■ What to work on
Search the listing below for the word "link" and copy each line that holds it.

■ Information provided
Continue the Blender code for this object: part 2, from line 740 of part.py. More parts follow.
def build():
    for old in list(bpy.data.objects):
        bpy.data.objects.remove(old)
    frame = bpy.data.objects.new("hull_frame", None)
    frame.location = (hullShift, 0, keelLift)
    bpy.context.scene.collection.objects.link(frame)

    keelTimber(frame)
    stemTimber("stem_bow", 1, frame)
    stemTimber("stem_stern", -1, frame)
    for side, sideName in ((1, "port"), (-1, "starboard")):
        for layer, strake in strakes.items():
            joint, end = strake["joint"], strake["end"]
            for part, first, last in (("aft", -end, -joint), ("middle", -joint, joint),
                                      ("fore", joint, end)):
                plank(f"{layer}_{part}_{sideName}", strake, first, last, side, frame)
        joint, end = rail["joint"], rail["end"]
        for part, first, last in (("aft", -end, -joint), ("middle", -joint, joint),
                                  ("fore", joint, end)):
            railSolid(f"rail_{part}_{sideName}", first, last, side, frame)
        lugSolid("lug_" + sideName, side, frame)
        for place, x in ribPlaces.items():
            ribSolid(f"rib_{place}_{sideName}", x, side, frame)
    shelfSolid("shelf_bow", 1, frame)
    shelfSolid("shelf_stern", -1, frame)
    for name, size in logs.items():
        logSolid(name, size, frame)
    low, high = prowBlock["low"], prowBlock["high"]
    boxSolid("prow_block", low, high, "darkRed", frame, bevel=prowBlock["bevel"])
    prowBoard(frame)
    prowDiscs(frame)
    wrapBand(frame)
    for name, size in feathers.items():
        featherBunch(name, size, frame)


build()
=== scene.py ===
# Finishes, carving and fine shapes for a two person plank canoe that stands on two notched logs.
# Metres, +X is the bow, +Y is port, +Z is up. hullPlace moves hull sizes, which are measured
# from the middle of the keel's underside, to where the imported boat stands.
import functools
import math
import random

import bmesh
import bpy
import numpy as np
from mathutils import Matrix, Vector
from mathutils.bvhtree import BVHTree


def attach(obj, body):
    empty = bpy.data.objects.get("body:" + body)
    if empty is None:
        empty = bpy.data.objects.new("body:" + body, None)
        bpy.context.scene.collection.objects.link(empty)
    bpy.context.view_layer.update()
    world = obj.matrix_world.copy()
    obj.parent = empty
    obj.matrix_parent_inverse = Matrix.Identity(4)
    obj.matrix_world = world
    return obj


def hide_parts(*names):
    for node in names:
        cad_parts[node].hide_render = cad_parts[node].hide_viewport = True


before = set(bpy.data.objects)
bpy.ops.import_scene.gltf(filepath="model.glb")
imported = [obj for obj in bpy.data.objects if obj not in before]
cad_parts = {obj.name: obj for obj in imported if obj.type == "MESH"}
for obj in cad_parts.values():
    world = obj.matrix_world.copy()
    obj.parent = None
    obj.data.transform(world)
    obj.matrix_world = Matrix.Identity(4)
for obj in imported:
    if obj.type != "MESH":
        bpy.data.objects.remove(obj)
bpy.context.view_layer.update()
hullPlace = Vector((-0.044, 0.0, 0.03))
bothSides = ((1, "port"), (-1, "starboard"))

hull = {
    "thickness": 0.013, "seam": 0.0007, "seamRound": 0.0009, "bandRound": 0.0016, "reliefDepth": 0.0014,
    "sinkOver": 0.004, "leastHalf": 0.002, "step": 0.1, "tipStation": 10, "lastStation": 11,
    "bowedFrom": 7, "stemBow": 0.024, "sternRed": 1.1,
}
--
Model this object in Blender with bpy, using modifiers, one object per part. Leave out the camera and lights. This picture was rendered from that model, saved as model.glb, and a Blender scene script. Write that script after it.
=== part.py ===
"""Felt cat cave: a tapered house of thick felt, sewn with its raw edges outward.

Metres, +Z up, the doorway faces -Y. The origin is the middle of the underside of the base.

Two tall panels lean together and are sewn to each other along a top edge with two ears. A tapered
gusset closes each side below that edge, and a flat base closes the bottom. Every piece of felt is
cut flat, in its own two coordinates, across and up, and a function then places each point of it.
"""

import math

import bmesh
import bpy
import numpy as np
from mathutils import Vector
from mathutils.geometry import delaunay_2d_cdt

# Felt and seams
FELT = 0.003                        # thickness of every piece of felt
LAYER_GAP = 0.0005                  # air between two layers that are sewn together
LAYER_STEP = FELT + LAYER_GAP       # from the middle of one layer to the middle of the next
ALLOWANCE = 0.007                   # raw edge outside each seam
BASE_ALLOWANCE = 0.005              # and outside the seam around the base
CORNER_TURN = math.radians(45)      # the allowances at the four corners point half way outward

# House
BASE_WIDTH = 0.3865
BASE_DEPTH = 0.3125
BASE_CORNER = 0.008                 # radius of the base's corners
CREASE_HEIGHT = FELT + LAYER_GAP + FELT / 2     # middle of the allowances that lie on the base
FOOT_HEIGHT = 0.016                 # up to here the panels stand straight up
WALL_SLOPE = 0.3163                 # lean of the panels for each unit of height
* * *
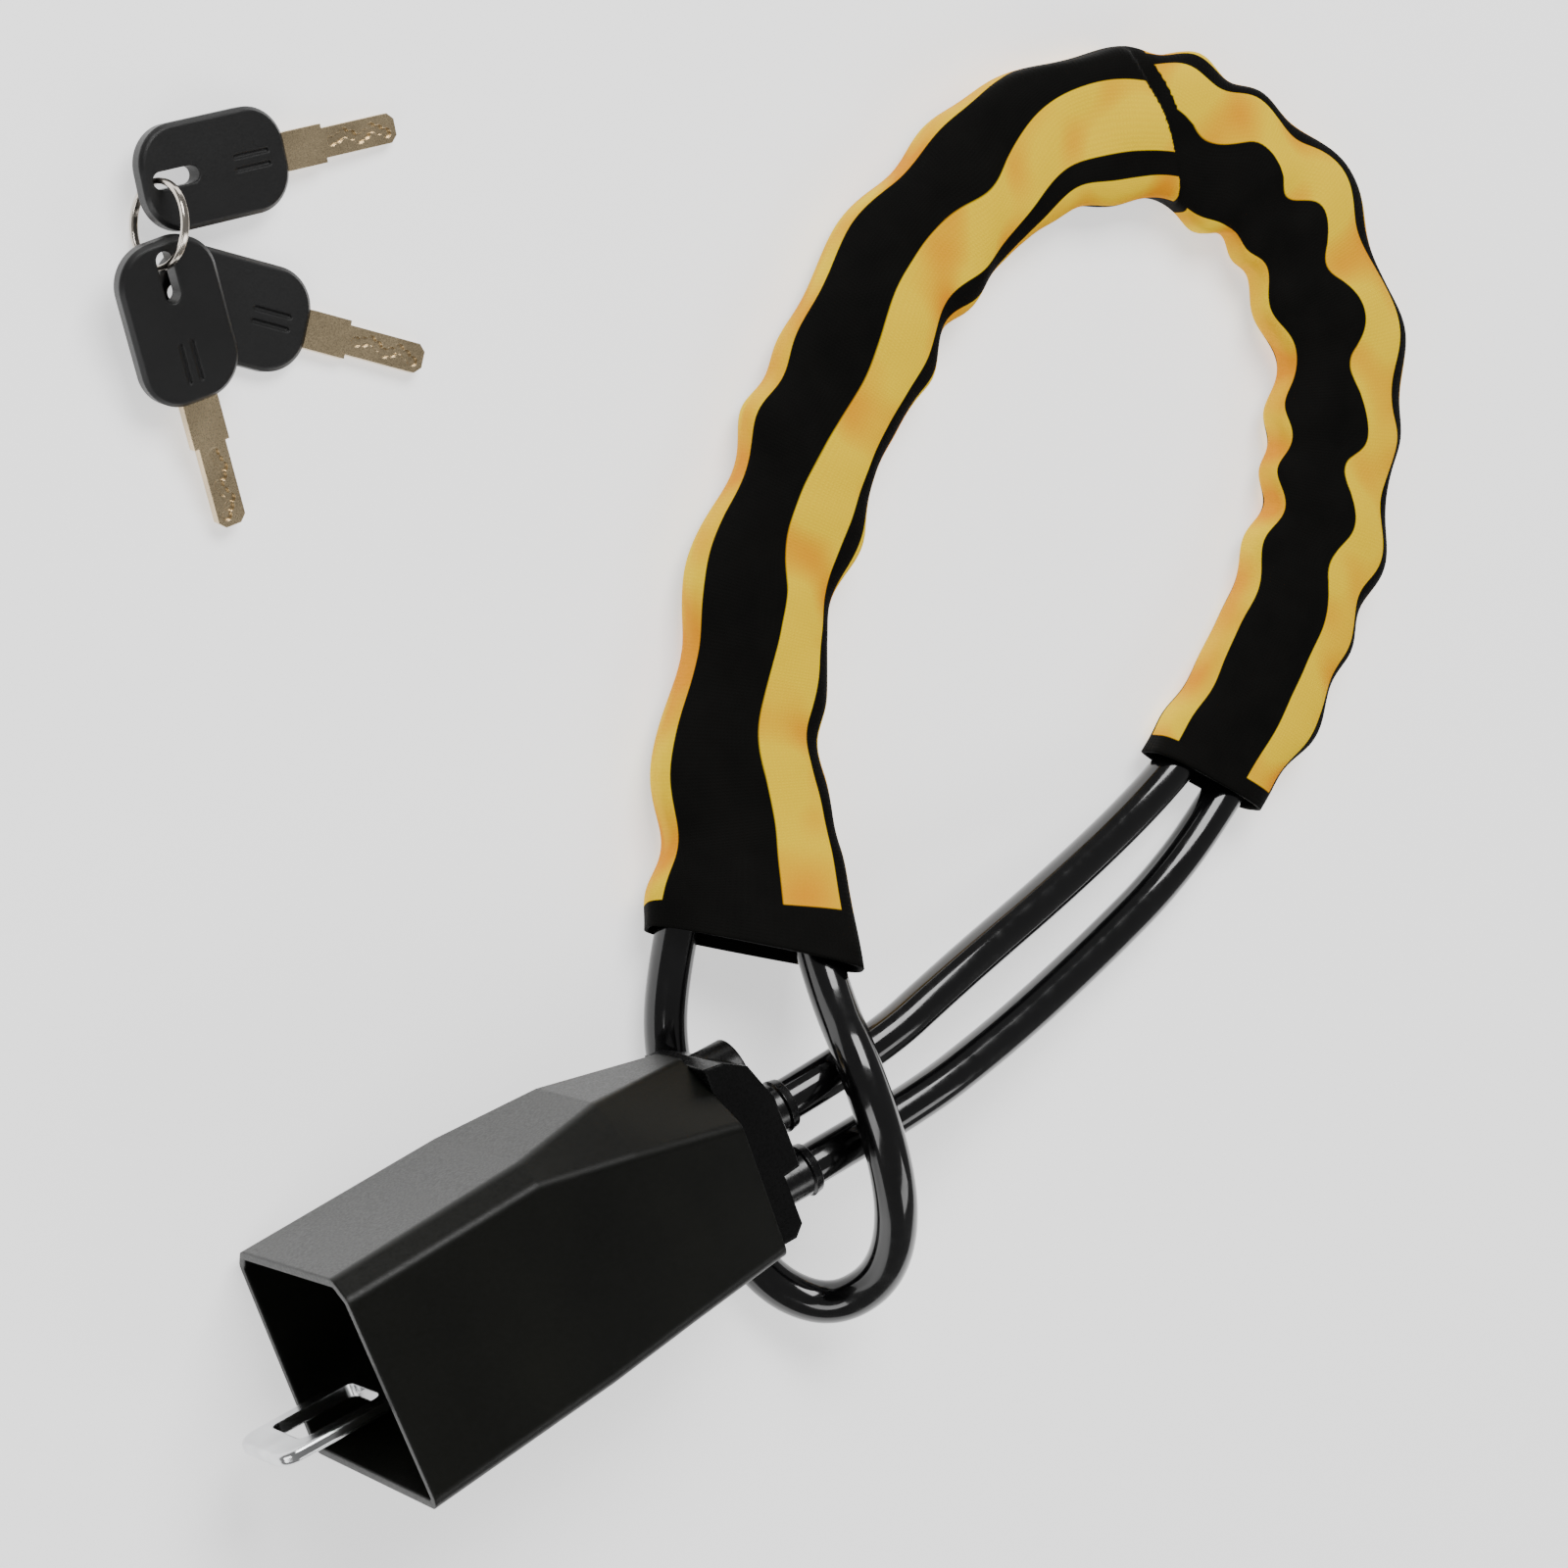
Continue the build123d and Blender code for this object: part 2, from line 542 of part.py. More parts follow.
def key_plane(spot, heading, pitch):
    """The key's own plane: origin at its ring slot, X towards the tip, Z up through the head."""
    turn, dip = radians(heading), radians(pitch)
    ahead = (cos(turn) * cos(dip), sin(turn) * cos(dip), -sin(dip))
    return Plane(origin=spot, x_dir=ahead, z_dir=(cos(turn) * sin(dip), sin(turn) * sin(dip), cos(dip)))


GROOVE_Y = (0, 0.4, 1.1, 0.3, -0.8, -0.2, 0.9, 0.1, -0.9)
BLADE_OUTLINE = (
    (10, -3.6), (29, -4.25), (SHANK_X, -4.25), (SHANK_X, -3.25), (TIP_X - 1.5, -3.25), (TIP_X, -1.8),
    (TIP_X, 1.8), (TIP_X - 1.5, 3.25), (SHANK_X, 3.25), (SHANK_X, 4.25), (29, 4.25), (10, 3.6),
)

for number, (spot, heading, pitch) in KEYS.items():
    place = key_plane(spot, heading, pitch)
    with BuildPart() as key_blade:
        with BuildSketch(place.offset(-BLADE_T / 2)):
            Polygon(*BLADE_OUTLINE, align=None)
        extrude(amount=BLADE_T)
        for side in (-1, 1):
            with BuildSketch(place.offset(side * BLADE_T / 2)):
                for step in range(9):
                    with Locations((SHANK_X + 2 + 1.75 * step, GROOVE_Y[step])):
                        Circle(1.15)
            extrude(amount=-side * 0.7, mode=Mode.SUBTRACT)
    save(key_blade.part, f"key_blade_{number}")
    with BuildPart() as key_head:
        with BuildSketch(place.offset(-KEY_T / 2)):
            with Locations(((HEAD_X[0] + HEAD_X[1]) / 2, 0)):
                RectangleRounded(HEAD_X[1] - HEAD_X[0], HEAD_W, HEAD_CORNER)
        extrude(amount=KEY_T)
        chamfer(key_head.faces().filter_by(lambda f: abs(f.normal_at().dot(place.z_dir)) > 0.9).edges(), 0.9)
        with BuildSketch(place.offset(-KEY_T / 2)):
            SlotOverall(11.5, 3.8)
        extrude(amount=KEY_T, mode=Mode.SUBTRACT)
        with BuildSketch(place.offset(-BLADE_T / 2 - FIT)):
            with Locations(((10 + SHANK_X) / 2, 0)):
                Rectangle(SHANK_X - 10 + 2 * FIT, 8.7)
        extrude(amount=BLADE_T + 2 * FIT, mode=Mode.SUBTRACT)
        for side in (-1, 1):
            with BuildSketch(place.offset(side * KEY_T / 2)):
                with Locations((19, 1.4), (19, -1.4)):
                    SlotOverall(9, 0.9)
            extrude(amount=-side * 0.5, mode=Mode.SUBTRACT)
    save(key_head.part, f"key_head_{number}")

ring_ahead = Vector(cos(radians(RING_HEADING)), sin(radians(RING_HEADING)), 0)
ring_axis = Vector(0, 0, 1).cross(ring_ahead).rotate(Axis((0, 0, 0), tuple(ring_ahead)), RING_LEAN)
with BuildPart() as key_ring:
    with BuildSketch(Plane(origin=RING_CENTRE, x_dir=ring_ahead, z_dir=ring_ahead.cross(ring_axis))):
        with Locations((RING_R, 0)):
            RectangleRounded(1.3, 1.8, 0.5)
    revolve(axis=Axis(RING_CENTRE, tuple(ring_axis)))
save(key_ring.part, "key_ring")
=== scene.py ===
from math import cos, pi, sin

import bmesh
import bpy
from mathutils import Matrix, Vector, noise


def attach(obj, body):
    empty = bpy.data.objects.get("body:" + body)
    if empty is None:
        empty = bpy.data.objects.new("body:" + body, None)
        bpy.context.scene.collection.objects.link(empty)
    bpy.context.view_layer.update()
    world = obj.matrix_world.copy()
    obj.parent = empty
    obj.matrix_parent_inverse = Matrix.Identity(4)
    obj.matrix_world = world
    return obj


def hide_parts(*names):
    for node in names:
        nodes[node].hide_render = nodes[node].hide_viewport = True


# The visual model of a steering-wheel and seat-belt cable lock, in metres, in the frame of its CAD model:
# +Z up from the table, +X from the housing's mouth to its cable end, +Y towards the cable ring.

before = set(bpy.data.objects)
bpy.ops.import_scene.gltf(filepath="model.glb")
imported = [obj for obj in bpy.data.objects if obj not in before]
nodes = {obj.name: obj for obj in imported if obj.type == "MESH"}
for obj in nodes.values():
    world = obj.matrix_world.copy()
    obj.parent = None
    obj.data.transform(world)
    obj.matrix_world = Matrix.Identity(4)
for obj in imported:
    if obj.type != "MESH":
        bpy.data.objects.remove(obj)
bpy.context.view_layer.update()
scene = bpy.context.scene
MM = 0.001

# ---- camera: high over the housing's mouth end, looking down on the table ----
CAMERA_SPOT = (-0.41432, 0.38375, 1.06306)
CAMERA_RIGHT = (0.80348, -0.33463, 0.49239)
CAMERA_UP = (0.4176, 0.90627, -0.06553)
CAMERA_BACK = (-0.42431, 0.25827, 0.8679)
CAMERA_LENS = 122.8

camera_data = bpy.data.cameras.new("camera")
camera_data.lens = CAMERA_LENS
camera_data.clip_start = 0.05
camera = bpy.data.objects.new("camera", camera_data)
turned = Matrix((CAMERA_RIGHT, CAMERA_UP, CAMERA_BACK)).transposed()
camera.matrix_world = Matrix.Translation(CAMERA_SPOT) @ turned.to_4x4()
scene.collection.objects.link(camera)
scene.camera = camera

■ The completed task
    bpy.context.scene.collection.objects.link(frame)
        bpy.context.scene.collection.objects.link(empty)
        bpy.context.scene.collection.objects.link(empty)
scene.collection.objects.link(camera)